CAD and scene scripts
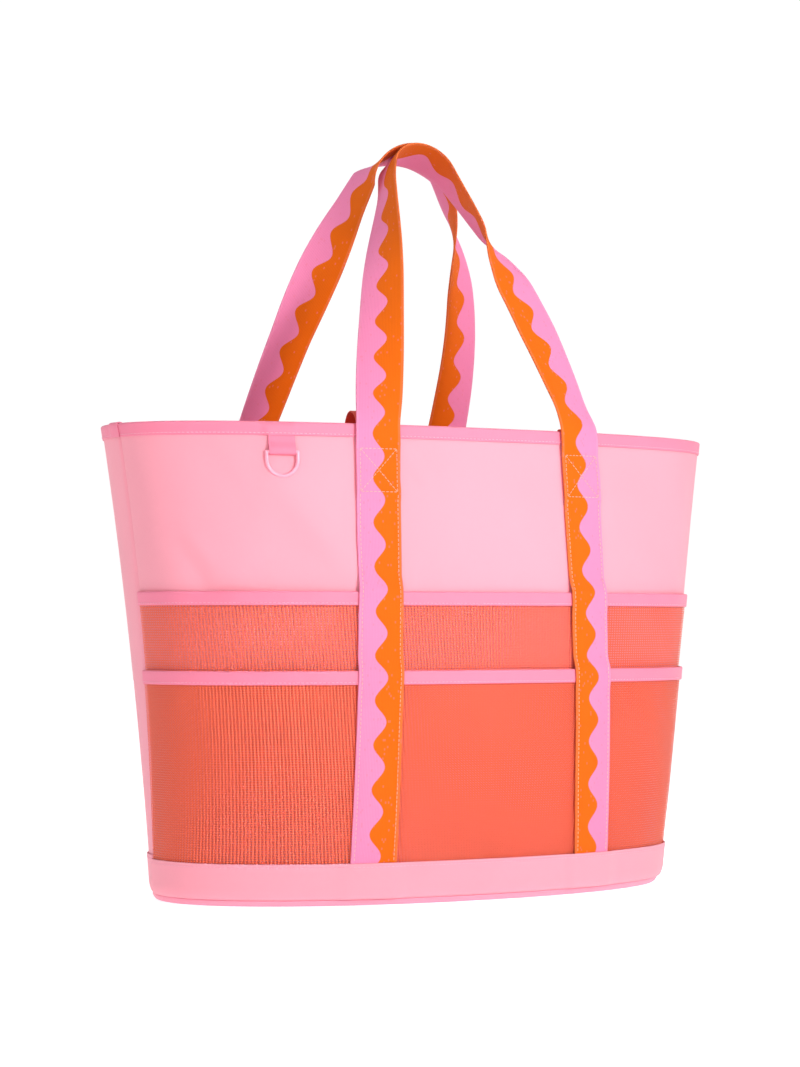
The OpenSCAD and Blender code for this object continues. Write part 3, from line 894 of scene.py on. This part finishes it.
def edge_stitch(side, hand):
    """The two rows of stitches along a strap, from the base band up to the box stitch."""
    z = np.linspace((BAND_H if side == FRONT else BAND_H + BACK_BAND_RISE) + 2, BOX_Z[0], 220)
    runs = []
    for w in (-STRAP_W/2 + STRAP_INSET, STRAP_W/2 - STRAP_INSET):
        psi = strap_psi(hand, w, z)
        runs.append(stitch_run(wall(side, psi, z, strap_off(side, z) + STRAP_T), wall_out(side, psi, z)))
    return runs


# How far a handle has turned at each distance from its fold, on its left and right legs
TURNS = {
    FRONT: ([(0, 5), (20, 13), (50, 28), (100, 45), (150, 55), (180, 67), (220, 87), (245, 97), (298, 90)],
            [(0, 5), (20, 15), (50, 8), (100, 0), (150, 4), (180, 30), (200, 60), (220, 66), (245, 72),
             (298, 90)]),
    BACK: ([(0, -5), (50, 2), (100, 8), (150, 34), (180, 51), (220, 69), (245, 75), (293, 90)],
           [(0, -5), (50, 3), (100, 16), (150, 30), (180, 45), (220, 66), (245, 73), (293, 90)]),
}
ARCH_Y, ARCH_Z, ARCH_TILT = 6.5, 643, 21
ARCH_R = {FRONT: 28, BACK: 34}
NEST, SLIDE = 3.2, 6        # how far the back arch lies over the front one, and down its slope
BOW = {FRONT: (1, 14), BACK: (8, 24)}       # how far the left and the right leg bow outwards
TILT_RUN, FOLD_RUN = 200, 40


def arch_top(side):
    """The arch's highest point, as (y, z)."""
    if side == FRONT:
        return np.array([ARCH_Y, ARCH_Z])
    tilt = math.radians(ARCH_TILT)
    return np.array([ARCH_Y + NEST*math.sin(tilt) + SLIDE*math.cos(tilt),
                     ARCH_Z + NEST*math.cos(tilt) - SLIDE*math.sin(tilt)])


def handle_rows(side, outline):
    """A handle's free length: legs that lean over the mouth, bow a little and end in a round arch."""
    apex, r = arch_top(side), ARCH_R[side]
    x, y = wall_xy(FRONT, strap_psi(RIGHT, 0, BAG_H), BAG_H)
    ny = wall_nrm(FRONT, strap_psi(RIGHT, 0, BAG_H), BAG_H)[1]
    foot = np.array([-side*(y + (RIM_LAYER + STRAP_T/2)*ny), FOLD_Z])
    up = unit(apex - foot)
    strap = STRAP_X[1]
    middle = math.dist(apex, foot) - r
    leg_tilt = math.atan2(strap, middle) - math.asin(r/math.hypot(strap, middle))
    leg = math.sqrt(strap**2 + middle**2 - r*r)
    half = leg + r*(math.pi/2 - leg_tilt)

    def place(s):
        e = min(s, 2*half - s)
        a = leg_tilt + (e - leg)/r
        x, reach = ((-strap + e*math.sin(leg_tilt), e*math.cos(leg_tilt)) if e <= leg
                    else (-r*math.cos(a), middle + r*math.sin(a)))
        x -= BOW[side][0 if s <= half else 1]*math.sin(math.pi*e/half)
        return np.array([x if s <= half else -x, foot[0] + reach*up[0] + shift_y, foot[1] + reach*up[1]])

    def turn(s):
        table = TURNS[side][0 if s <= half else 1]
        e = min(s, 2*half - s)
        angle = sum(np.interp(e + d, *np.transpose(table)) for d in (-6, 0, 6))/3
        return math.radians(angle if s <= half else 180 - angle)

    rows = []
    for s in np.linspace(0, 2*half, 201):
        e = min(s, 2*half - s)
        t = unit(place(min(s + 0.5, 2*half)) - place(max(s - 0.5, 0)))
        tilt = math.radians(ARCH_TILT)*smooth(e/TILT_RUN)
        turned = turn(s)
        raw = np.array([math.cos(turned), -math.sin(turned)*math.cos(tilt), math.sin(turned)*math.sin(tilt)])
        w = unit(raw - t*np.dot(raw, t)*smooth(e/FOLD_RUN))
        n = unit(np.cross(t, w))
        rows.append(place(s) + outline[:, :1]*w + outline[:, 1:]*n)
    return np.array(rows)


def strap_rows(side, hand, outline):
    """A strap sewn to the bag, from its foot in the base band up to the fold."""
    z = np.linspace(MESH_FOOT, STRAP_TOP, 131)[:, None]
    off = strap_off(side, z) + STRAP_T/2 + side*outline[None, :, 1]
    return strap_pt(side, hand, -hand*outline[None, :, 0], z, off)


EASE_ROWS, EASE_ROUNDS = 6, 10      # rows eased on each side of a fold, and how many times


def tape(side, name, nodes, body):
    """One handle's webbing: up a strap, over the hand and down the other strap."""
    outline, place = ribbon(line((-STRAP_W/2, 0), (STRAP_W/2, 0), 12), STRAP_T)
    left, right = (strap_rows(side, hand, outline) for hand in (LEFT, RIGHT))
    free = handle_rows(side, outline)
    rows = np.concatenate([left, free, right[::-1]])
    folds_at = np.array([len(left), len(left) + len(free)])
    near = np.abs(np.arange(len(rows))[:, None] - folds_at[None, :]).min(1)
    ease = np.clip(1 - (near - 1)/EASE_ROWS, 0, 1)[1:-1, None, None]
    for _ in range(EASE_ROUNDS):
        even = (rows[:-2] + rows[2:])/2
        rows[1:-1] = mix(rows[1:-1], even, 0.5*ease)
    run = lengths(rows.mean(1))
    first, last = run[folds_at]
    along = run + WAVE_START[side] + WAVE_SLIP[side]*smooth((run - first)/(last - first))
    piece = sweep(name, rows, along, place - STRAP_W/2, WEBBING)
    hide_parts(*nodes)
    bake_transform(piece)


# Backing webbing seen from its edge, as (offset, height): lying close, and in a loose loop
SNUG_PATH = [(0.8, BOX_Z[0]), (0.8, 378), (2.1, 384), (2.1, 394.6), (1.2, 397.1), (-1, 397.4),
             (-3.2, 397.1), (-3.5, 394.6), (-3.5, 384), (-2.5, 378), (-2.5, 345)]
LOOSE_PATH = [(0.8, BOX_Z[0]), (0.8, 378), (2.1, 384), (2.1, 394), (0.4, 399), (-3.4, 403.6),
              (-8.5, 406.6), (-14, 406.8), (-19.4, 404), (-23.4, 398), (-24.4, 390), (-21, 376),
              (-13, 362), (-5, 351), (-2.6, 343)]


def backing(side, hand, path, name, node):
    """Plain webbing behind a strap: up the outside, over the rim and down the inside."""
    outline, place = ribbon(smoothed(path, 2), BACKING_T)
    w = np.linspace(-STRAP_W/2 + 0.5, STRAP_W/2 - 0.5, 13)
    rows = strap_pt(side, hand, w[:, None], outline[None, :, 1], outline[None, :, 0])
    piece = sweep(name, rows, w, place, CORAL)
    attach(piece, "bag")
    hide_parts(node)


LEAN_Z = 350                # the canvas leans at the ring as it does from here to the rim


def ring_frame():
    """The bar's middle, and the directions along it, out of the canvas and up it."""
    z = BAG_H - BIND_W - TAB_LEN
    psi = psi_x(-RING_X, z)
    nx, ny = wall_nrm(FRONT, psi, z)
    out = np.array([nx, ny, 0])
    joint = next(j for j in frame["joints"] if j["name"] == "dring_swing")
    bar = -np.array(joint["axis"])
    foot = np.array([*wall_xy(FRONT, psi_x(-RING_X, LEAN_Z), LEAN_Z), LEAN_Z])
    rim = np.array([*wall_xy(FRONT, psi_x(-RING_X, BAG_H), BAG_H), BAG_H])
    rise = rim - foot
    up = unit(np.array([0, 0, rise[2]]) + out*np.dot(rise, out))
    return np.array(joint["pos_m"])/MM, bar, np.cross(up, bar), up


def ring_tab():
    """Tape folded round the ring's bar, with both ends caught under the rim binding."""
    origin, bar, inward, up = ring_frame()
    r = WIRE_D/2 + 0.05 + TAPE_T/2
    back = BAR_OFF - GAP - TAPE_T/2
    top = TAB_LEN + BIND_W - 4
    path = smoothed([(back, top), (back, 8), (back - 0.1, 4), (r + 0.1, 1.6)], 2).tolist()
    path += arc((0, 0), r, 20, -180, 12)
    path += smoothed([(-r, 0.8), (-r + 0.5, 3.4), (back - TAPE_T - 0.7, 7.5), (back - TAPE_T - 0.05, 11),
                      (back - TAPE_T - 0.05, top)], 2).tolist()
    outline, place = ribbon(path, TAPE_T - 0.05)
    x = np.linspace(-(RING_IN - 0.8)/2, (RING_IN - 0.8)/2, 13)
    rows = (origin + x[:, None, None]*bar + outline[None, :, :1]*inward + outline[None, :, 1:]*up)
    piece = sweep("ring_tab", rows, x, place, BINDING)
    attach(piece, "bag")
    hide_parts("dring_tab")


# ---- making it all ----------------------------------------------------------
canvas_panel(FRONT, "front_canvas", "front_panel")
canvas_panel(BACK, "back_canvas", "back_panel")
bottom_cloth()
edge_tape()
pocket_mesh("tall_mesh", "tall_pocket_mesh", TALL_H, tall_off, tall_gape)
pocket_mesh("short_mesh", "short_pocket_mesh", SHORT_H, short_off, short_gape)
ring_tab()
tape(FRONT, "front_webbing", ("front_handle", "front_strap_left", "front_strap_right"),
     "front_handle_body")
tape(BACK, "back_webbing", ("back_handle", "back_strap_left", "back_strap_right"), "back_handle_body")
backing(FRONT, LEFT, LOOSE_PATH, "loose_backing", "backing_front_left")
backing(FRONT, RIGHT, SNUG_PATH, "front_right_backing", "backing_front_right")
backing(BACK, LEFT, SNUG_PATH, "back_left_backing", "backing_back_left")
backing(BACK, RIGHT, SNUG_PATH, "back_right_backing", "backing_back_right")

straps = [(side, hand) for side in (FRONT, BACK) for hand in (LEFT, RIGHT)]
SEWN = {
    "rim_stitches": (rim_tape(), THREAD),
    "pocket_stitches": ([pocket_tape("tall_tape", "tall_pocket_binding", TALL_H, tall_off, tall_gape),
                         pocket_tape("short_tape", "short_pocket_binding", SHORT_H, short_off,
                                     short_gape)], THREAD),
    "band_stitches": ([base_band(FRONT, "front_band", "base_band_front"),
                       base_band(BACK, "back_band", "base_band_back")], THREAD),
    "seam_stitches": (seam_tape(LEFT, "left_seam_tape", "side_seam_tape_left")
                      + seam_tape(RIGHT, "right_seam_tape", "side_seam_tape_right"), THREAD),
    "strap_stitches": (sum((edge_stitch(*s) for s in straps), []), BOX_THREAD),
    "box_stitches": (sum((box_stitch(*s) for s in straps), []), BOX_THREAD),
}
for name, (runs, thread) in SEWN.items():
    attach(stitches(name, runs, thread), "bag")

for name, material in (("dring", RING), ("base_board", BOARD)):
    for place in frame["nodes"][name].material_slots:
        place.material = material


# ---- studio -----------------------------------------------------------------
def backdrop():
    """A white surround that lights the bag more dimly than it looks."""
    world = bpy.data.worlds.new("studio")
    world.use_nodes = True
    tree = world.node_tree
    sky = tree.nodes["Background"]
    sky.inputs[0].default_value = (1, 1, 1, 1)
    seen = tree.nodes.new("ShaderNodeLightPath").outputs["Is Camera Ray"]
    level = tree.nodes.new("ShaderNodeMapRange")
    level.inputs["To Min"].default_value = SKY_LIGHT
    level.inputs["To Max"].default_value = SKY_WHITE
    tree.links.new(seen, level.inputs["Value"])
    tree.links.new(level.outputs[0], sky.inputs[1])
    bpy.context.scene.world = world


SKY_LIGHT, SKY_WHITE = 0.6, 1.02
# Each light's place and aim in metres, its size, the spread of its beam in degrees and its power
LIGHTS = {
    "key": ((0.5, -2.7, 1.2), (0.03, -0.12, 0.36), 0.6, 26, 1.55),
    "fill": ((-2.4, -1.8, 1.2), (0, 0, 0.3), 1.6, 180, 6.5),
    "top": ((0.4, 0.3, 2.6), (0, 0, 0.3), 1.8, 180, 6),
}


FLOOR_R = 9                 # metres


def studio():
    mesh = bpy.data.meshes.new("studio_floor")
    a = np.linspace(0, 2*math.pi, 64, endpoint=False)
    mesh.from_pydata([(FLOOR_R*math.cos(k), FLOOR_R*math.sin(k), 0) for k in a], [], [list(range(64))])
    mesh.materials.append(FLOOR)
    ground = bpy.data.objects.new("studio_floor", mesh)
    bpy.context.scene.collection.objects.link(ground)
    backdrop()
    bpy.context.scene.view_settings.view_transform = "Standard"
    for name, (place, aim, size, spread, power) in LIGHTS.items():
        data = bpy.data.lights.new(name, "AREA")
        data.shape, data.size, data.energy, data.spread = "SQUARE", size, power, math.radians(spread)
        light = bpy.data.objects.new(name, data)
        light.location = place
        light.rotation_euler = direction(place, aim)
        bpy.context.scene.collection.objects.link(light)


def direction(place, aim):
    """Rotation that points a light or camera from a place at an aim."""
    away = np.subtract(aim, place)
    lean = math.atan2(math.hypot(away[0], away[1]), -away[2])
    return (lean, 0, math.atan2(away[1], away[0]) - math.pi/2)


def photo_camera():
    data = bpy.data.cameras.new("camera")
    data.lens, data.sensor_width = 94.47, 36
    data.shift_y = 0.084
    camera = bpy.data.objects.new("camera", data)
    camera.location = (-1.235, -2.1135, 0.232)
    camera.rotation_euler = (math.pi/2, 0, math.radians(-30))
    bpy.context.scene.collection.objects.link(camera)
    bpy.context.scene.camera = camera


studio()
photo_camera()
==
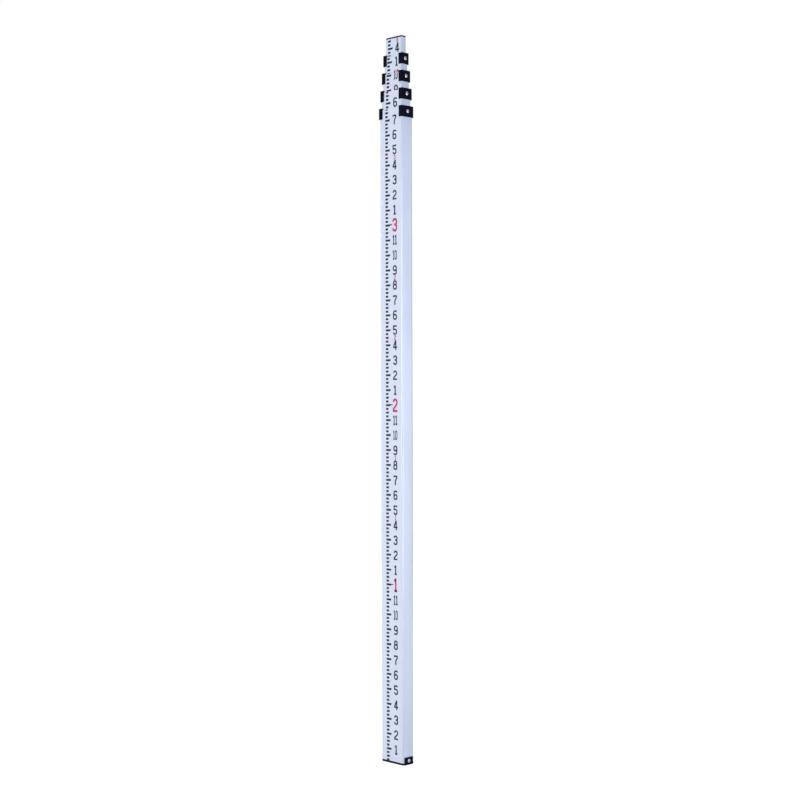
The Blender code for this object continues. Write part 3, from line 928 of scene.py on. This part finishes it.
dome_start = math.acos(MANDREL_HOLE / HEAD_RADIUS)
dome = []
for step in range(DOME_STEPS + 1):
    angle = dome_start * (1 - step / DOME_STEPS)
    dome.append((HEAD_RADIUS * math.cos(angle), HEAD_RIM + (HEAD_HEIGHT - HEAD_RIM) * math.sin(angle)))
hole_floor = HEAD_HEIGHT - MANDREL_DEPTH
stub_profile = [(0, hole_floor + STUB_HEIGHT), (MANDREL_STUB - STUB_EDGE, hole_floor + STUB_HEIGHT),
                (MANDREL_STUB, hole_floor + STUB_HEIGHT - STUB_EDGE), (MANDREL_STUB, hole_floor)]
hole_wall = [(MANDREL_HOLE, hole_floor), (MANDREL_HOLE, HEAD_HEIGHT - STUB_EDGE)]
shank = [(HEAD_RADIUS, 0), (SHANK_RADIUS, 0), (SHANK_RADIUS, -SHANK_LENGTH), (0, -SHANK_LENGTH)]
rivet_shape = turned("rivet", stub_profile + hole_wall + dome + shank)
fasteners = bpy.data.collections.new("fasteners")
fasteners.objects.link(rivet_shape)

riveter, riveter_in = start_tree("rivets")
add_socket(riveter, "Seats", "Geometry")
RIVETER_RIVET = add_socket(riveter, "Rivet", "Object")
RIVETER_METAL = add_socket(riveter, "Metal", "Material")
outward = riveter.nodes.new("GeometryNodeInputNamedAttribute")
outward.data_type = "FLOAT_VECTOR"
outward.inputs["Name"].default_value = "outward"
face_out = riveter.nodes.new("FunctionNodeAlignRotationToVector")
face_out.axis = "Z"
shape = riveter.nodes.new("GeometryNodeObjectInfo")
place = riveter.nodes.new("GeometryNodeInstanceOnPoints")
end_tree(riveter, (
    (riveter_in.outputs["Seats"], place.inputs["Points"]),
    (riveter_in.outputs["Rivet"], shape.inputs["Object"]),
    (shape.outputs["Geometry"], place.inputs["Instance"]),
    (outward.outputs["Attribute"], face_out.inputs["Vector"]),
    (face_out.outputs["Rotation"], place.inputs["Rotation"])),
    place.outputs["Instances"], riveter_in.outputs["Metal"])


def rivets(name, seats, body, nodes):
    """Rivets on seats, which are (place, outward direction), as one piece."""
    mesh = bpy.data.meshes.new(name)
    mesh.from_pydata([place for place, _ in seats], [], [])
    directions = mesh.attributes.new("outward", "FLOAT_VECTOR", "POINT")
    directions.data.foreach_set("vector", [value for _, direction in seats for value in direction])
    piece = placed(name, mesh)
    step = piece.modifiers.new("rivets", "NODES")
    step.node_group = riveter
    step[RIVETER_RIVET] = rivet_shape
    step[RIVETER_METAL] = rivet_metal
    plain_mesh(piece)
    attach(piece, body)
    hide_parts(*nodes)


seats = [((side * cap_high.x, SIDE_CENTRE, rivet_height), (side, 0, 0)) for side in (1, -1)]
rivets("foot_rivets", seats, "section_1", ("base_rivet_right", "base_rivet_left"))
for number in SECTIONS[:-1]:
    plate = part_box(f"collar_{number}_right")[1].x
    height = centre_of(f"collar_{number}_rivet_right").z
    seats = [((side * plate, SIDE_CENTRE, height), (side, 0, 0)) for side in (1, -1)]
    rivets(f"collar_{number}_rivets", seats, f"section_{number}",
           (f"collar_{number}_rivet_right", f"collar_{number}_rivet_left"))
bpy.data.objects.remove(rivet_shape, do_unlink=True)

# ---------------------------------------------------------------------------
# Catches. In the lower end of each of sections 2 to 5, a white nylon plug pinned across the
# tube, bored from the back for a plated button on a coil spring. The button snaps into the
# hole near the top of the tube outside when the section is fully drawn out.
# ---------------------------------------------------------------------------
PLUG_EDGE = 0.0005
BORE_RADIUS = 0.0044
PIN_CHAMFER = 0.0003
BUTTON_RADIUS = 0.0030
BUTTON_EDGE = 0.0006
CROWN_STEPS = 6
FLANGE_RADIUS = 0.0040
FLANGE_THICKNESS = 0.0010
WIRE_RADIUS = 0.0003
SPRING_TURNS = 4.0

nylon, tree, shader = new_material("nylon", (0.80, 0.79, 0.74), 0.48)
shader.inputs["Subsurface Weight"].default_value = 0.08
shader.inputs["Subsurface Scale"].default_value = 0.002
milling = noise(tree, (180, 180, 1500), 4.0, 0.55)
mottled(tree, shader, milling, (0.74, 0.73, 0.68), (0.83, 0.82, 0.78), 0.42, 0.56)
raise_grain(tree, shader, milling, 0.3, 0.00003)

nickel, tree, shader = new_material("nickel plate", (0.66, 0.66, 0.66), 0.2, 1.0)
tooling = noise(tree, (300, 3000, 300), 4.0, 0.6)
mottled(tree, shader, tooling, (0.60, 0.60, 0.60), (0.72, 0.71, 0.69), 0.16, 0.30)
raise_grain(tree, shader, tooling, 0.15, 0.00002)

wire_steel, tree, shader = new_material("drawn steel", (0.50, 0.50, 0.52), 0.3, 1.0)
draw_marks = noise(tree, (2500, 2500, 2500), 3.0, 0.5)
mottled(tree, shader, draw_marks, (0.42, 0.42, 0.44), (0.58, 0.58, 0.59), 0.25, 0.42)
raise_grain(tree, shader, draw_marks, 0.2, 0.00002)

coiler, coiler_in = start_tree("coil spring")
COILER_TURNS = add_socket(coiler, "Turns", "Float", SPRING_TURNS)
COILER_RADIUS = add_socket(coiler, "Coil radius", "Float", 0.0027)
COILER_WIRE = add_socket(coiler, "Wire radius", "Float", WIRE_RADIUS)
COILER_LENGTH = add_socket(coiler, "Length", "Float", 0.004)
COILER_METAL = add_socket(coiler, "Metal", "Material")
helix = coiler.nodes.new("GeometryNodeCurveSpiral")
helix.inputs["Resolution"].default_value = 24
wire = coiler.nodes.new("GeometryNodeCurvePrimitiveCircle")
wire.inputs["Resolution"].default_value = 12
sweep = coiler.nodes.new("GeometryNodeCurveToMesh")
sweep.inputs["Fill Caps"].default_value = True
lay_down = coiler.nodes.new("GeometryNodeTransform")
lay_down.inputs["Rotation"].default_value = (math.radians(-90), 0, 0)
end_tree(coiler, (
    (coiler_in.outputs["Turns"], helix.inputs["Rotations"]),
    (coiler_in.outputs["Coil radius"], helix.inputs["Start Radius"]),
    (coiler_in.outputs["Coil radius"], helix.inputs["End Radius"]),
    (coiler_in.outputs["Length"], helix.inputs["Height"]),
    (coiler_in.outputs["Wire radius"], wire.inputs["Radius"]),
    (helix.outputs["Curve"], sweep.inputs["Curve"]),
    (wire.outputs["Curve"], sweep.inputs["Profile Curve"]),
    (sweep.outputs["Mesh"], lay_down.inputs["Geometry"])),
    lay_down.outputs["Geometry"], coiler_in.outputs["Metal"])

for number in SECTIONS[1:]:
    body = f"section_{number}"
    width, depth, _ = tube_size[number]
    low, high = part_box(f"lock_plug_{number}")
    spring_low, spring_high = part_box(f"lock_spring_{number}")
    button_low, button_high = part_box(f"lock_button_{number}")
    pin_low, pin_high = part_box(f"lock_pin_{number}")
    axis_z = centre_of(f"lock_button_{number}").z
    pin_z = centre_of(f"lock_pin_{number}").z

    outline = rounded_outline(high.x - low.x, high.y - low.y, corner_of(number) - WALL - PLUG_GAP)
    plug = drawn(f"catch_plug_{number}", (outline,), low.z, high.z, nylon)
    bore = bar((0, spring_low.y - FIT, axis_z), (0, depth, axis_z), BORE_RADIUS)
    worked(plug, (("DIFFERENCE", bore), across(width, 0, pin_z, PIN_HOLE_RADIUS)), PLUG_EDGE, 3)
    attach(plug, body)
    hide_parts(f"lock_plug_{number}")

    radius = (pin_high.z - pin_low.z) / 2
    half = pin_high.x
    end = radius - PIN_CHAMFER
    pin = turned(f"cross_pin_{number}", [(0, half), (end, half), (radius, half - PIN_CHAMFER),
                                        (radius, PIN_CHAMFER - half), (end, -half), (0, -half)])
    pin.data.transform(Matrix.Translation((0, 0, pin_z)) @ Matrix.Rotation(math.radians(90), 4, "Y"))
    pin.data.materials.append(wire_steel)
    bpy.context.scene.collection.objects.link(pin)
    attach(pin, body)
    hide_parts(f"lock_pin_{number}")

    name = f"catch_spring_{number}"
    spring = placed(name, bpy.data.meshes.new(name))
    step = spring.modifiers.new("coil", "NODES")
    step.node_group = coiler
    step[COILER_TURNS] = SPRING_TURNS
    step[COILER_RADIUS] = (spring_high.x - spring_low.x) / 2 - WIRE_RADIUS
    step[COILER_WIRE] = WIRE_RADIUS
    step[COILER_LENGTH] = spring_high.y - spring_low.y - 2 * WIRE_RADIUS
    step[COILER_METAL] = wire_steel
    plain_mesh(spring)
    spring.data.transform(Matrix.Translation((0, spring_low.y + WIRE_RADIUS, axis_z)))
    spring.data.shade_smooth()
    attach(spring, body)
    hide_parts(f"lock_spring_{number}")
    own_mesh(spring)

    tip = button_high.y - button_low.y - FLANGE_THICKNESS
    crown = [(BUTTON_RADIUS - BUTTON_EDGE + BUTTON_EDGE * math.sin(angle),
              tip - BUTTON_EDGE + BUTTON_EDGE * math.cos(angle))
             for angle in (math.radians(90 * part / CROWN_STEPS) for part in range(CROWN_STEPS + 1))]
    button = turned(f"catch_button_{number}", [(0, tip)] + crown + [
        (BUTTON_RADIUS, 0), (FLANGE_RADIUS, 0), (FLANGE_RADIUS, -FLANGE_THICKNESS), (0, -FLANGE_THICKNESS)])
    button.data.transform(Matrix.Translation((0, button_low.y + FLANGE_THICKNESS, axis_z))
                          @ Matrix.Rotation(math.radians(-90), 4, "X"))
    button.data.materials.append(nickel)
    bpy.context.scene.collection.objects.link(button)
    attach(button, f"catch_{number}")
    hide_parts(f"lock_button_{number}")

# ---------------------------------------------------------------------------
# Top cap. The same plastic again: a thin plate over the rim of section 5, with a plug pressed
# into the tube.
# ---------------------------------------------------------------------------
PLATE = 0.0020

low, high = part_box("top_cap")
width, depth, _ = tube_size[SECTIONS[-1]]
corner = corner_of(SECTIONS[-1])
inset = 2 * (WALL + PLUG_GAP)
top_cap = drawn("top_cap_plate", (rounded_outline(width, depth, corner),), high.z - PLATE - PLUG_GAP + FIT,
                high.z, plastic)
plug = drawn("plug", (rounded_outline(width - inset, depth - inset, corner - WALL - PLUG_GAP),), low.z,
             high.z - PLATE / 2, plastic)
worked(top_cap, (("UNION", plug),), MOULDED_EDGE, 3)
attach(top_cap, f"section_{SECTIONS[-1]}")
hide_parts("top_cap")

# SHORT PROBLEM
Retype, exactly and in full, the lines above from the one containing "hide_parts(node)" through the one containing "np.cross(up, bar), up".

# FINAL ANSWER
    hide_parts(node)


LEAN_Z = 350                # the canvas leans at the ring as it does from here to the rim


def ring_frame():
    """The bar's middle, and the directions along it, out of the canvas and up it."""
    z = BAG_H - BIND_W - TAB_LEN
    psi = psi_x(-RING_X, z)
    nx, ny = wall_nrm(FRONT, psi, z)
    out = np.array([nx, ny, 0])
    joint = next(j for j in frame["joints"] if j["name"] == "dring_swing")
    bar = -np.array(joint["axis"])
    foot = np.array([*wall_xy(FRONT, psi_x(-RING_X, LEAN_Z), LEAN_Z), LEAN_Z])
    rim = np.array([*wall_xy(FRONT, psi_x(-RING_X, BAG_H), BAG_H), BAG_H])
    rise = rim - foot
    up = unit(np.array([0, 0, rise[2]]) + out*np.dot(rise, out))
    return np.array(joint["pos_m"])/MM, bar, np.cross(up, bar), up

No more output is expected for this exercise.